Our audited implementations were still way too small though (16x16, 13x13 in some cases), so we played with a few visual variations until we found a size that felt clear, without being overwhelming. We also looked at other design systems, and found large checkboxes were actually very rare. Lightning and Ant Design had really small ones by default, Material was 16x16 with a 40px touch area, and Atlassian had options for sizes all the way up to large, but it scaled strangely, ending up with a 4px thick border at the large size which made the larger sizes feel out of place with other elements.

Redlined checkbox showing a 48px touch area with a 22px visible control.

After some experimentation, 22x22 ended up feeling like the sweet spot for the visible control, but we ensured that 48px touch areas would be inherently built into the control.

Visual style

We landed on a decision to make the borders 2px instead of the 1px of our other controls. While less consistent, we felt the results were coherent, and helped people differentiate these controls from other input types a little better.

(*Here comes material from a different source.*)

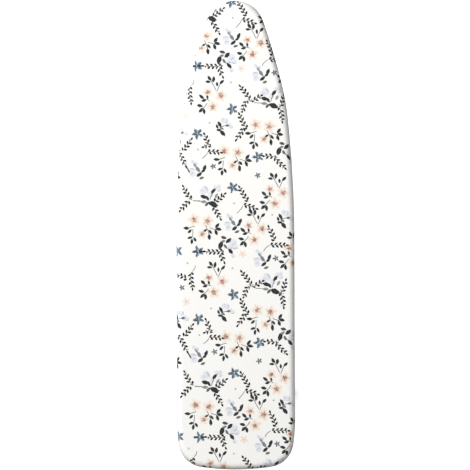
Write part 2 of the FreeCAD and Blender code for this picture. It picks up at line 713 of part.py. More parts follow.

I think the fact that all our icon sets are 2px stroke width helps this feel better than it otherwise might have. The strokes all have minimum 3:1 contrast on our lowest-contrast background, and higher on 90% of the typical surface background colors we use them on.

Comparison between a textbox and select box with 1px borders, and checkbox and radio below with 2px borders

Alignment was an interesting one. Because of the additional padding, the checkboxes end up being indented further than other controls. One thing we considered was removing the left padding if a text label was present, as the additional width given by the label would compensate for the width, but it felt overcomplicated, so we just rolled with the padding as standard.

Focus states

For focus states, we took the same approach we did for buttons, and ensured they were visible on click as well as on keyboard selection. A lot of teams choose to hide focus states on mouse click, but by designing focus states we felt were pleasing to look at regardless of context, there was no reason to do that, which is a small but meaningful usability win.

The extra padding around the outside gave us plenty of room for an external focus indicator, without suffering from the problems I mentioned in the Button breakdown around overlapping or clipped focus indicators. In hindsight, I think the double border approach on the selected radio (not pictured) is a bit weird as you get quite a lot of concentric rings, but it’s clear and visible enough, so we didn’t get too hung up on it. Done is better than perfect and all that.

Example of checkbox and radio in focussed and unfocussed selected states

Building on top of browser default behaviors, we didn’t need to change anything in terms of keyboard navigation or state management. Radio button groups act as a single group that you tab into, with cursor keys changing the option and announcing the new selected state for screen readers.

Variants

Our audit showed us that these components were being used in a bunch of different contexts, with different content either to the left or the right of them, and a variety of text styles and layouts. For simplicity, we decided not to overstuff the component with all these variations, and decided that a non-label version could just be composed manually with custom content if something non-standard was needed.

The two styles that were used a lot were left aligned, with a single line of standard text (and maybe a longer description), and the same, but with a border framing the individual result. These borders would color the item depending on its selected state, and were used in enough places to make this a worthwhile variant to include.

Examples of bordered and unbordered checkboxes

Now this isn’t to say it’s worth your time to include bordered versions, but if you have some pattern that comes up 3–4 times across multiple products, maybe consider supporting it.

Dark mode

Following the decision to have primary buttons/actions be white in Dark mode, as I outlined in the buttons article, we were sort of forced to follow suit with these controls too. The benefit was we had no problems with selected contrast like we did with prior implementations.

Examples of checkbox and radio in light and dark modes. In dark mode, the blue selected states change to white.

Having said that, the white primary color is a decision we’ve since revisited, and have new designs that use a less saturated shade of blue that contrasts well enough with dark backgrounds, though it’s not released yet.

Figma components

Below you can see an example of the final Figma component for Checkbox. Radio is identical except that ‘checked’ is a toggle, as there’s no partial/indeterminate state on Radio’s.

Note: This was built before the latest round of Figma features, so there are a few things I’d architect differently now, such as using text override properties. The text wraps nicely when the width is changed.

An animated gif showing the results of changing the variant properties and toggles in Figma

The final variant set for checkbox looks like this:

The final variant set

We successfully got the checkbox component in use across eight of our product codebases (our 3rd most popular component behind Button and Icon), and five products for Radio.